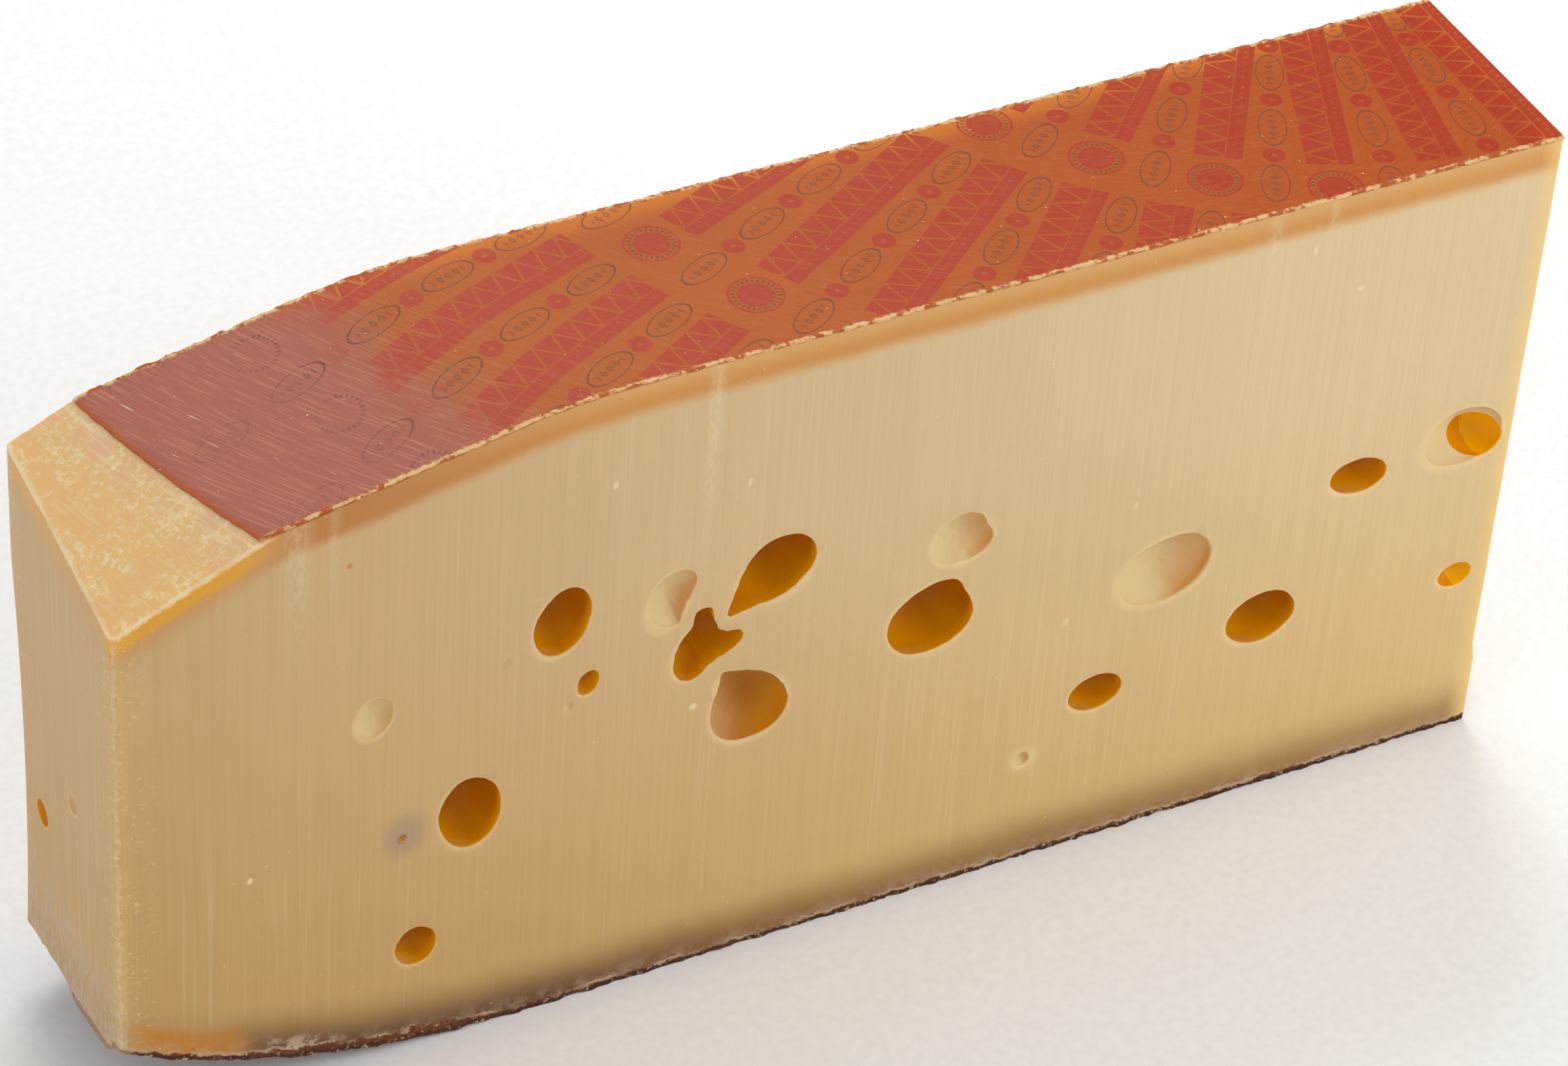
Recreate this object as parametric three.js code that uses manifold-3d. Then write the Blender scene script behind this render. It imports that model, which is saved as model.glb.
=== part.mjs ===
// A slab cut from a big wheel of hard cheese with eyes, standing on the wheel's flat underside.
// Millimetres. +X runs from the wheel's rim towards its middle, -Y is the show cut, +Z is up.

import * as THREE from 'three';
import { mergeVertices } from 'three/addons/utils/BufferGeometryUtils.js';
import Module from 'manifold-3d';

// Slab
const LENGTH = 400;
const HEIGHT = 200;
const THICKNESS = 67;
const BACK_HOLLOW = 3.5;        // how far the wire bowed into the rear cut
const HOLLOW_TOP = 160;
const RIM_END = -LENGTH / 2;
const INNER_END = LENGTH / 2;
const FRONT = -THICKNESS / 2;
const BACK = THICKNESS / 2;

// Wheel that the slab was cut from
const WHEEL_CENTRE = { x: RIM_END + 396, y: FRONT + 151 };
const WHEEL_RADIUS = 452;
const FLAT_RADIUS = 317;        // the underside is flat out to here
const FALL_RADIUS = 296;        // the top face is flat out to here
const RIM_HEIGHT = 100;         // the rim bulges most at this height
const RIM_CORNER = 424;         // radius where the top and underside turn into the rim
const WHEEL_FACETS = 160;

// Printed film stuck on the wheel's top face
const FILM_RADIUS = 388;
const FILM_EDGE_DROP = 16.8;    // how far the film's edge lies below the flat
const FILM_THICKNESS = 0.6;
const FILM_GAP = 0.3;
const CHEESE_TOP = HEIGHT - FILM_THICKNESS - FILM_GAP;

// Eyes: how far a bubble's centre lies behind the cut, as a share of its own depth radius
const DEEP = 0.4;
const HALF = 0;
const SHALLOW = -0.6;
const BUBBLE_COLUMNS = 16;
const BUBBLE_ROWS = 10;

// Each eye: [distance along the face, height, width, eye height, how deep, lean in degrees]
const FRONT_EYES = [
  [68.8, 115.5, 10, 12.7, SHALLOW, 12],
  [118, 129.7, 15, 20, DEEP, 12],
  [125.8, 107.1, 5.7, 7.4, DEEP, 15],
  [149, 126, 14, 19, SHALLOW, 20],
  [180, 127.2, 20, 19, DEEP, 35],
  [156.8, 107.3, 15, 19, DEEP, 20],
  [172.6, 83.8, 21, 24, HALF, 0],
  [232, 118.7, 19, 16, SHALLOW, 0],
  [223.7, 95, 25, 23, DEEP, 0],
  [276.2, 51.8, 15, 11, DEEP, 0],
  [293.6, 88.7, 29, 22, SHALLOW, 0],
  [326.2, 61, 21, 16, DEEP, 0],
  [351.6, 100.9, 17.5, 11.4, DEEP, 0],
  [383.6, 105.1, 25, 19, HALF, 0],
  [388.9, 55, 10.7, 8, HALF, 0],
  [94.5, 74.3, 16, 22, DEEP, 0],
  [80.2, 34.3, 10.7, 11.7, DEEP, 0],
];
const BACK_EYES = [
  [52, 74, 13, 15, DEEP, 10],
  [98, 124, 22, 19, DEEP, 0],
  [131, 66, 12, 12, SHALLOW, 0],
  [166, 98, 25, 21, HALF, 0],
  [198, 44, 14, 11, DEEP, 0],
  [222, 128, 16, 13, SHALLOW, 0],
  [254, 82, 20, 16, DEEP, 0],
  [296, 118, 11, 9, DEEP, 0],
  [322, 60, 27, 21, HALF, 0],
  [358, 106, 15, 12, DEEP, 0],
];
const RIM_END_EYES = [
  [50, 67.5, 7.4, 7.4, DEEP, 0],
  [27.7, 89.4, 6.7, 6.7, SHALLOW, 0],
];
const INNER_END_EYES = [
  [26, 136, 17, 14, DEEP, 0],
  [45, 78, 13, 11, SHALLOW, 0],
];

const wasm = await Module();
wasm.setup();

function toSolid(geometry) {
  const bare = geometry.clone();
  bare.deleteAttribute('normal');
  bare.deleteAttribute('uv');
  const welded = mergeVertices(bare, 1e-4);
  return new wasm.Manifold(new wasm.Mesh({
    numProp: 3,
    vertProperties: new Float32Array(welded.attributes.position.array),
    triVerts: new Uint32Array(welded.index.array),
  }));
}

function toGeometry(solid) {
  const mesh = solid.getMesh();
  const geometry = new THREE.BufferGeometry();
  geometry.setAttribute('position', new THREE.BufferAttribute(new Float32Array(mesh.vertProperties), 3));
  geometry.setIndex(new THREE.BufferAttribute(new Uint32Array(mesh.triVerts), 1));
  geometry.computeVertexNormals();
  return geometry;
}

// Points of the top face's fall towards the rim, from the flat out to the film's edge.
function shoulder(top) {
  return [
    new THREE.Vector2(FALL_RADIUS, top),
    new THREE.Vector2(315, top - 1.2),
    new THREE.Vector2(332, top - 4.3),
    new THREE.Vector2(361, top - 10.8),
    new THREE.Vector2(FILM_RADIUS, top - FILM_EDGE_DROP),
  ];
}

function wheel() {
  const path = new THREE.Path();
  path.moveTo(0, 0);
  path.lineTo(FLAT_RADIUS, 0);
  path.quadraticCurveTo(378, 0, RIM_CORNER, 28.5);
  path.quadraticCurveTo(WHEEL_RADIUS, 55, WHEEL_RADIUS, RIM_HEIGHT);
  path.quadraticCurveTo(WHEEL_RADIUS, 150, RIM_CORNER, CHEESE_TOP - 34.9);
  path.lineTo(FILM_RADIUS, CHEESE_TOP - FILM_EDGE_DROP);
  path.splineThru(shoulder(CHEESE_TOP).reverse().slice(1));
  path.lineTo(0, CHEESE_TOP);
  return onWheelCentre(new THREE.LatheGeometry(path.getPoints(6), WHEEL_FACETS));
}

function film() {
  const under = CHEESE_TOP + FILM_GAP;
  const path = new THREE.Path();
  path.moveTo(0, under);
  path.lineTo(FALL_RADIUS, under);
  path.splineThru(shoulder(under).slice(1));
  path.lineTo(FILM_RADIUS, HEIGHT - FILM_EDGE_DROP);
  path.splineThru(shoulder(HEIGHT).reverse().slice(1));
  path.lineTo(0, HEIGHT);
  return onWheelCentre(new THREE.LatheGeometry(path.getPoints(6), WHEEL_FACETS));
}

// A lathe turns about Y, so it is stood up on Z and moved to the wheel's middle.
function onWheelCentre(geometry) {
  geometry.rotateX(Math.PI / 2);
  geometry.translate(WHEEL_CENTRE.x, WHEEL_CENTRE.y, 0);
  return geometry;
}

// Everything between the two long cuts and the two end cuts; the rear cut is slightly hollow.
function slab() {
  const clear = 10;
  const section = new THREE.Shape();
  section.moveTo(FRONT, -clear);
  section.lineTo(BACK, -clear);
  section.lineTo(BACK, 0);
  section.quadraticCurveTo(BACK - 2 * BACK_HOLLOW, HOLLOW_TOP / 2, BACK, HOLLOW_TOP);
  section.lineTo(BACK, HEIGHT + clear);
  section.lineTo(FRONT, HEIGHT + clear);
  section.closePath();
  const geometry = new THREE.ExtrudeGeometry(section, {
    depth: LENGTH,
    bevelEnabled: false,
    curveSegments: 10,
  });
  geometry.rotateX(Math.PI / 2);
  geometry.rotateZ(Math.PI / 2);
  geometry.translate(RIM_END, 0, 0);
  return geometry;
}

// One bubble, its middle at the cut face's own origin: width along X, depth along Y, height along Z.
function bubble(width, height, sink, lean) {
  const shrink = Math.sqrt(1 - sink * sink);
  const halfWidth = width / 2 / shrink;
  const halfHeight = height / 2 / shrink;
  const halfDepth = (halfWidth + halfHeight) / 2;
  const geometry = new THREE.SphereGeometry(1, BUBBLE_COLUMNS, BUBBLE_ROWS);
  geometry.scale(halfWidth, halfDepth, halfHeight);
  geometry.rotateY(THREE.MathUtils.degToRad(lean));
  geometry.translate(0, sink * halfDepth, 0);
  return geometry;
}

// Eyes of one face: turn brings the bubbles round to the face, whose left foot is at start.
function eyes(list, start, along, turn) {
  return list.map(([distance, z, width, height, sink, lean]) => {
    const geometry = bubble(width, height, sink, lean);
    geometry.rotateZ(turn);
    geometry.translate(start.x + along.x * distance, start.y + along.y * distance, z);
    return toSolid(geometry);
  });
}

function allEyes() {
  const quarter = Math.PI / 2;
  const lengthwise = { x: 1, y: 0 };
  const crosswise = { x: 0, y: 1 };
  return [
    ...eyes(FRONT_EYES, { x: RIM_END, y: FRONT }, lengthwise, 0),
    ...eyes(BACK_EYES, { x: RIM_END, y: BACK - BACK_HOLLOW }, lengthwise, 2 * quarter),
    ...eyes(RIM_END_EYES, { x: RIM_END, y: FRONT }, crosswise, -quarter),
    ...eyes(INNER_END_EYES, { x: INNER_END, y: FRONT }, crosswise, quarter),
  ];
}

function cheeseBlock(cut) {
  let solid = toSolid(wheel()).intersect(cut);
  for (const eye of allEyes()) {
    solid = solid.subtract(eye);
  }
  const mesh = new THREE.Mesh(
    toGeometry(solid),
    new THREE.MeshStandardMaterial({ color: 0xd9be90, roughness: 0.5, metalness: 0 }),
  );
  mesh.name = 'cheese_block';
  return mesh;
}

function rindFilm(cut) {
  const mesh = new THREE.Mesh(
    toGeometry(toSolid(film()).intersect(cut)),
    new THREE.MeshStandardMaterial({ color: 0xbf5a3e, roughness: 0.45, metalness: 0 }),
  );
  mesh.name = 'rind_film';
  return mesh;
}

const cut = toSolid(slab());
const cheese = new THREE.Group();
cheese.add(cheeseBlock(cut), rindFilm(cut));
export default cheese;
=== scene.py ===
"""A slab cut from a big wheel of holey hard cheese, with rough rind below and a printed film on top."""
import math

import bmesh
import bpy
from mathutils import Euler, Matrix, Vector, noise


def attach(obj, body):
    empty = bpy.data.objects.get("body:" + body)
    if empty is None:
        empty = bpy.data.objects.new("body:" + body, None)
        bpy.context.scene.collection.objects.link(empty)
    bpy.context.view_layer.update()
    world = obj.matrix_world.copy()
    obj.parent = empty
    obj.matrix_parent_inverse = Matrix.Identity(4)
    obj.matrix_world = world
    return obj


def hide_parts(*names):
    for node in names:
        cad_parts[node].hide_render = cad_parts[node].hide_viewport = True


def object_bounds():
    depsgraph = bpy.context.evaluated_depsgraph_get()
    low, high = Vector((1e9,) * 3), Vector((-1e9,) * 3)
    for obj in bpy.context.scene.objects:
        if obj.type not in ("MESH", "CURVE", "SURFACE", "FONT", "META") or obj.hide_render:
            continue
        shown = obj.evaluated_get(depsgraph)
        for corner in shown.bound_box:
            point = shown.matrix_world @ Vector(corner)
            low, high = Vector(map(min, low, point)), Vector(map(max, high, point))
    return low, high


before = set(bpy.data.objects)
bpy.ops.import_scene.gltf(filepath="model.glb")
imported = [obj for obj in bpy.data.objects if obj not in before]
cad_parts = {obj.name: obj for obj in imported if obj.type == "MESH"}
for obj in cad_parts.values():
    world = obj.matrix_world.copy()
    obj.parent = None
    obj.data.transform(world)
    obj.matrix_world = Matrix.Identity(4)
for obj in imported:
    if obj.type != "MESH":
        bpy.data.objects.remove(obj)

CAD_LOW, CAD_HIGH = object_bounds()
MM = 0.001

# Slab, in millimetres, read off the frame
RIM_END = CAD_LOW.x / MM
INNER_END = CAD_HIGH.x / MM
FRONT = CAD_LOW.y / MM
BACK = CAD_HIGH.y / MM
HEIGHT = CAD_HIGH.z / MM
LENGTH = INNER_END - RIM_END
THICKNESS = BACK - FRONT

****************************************

Task prompt ▸
Copy out only the lines running from the beginning of the data to the line with "const BUBBLE_ROWS = 10;", both ends included.

Response for this exercise ▸
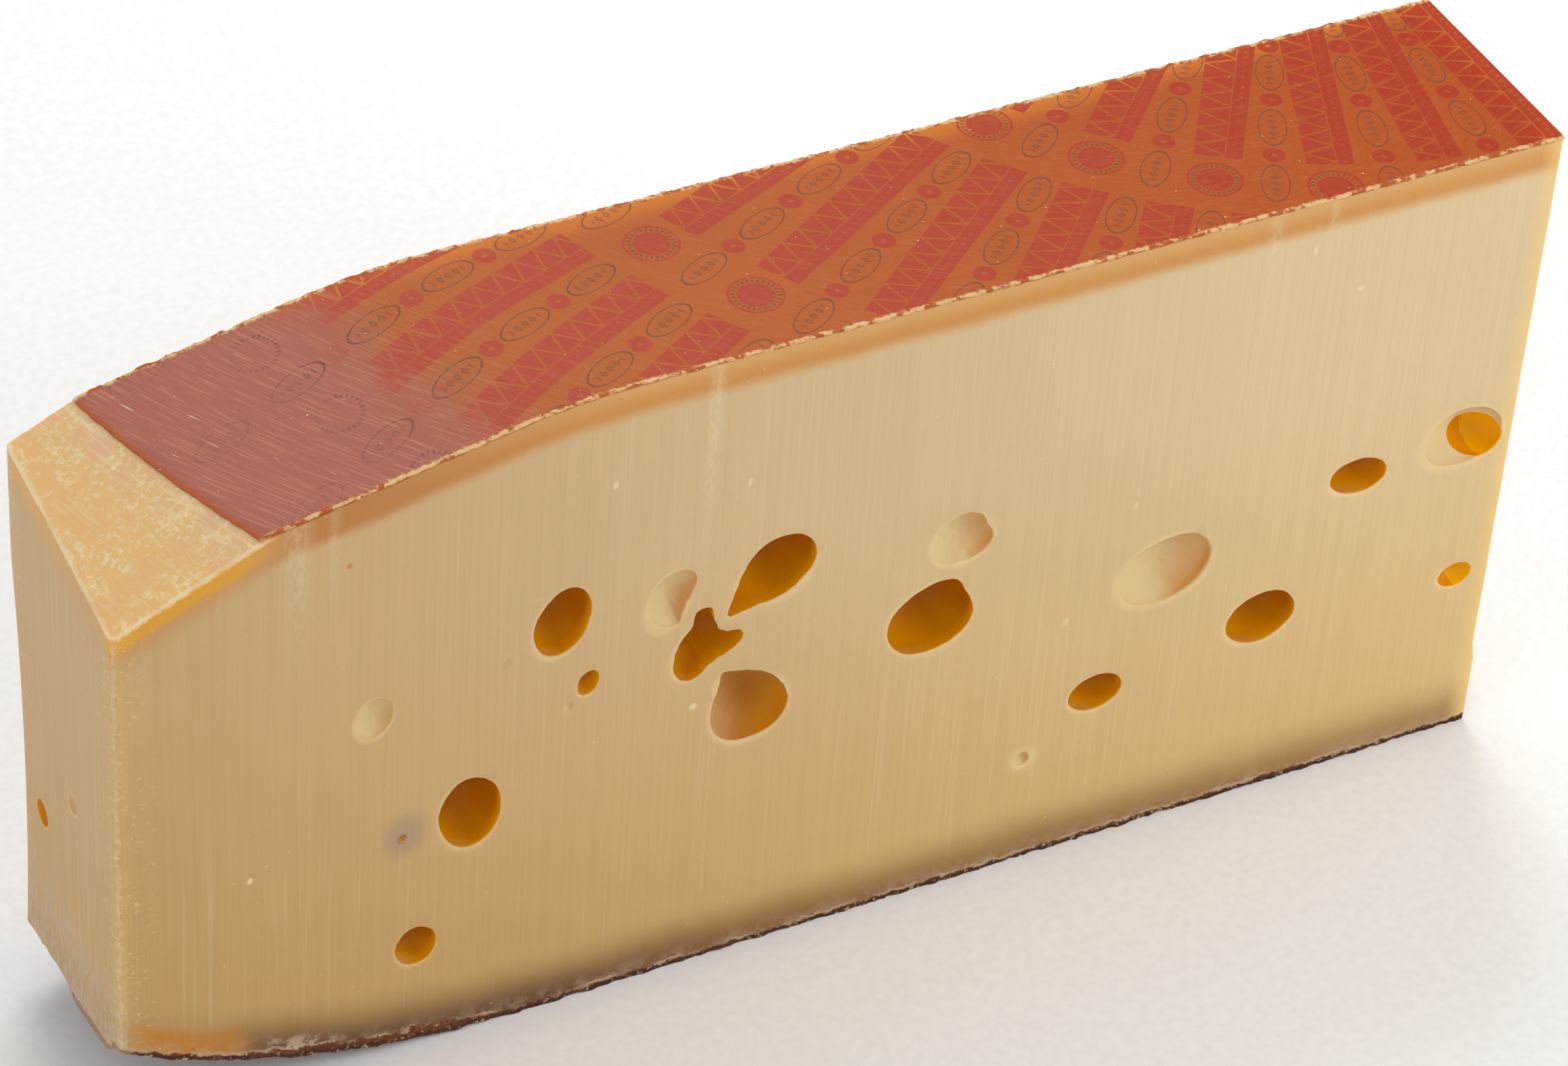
Recreate this object as parametric three.js code that uses manifold-3d. Then write the Blender scene script behind this render. It imports that model, which is saved as model.glb.
=== part.mjs ===
// A slab cut from a big wheel of hard cheese with eyes, standing on the wheel's flat underside.
// Millimetres. +X runs from the wheel's rim towards its middle, -Y is the show cut, +Z is up.

import * as THREE from 'three';
import { mergeVertices } from 'three/addons/utils/BufferGeometryUtils.js';
import Module from 'manifold-3d';

// Slab
const LENGTH = 400;
const HEIGHT = 200;
const THICKNESS = 67;
const BACK_HOLLOW = 3.5;        // how far the wire bowed into the rear cut
const HOLLOW_TOP = 160;
const RIM_END = -LENGTH / 2;
const INNER_END = LENGTH / 2;
const FRONT = -THICKNESS / 2;
const BACK = THICKNESS / 2;

// Wheel that the slab was cut from
const WHEEL_CENTRE = { x: RIM_END + 396, y: FRONT + 151 };
const WHEEL_RADIUS = 452;
const FLAT_RADIUS = 317;        // the underside is flat out to here
const FALL_RADIUS = 296;        // the top face is flat out to here
const RIM_HEIGHT = 100;         // the rim bulges most at this height
const RIM_CORNER = 424;         // radius where the top and underside turn into the rim
const WHEEL_FACETS = 160;

// Printed film stuck on the wheel's top face
const FILM_RADIUS = 388;
const FILM_EDGE_DROP = 16.8;    // how far the film's edge lies below the flat
const FILM_THICKNESS = 0.6;
const FILM_GAP = 0.3;
const CHEESE_TOP = HEIGHT - FILM_THICKNESS - FILM_GAP;

// Eyes: how far a bubble's centre lies behind the cut, as a share of its own depth radius
const DEEP = 0.4;
const HALF = 0;
const SHALLOW = -0.6;
const BUBBLE_COLUMNS = 16;
const BUBBLE_ROWS = 10;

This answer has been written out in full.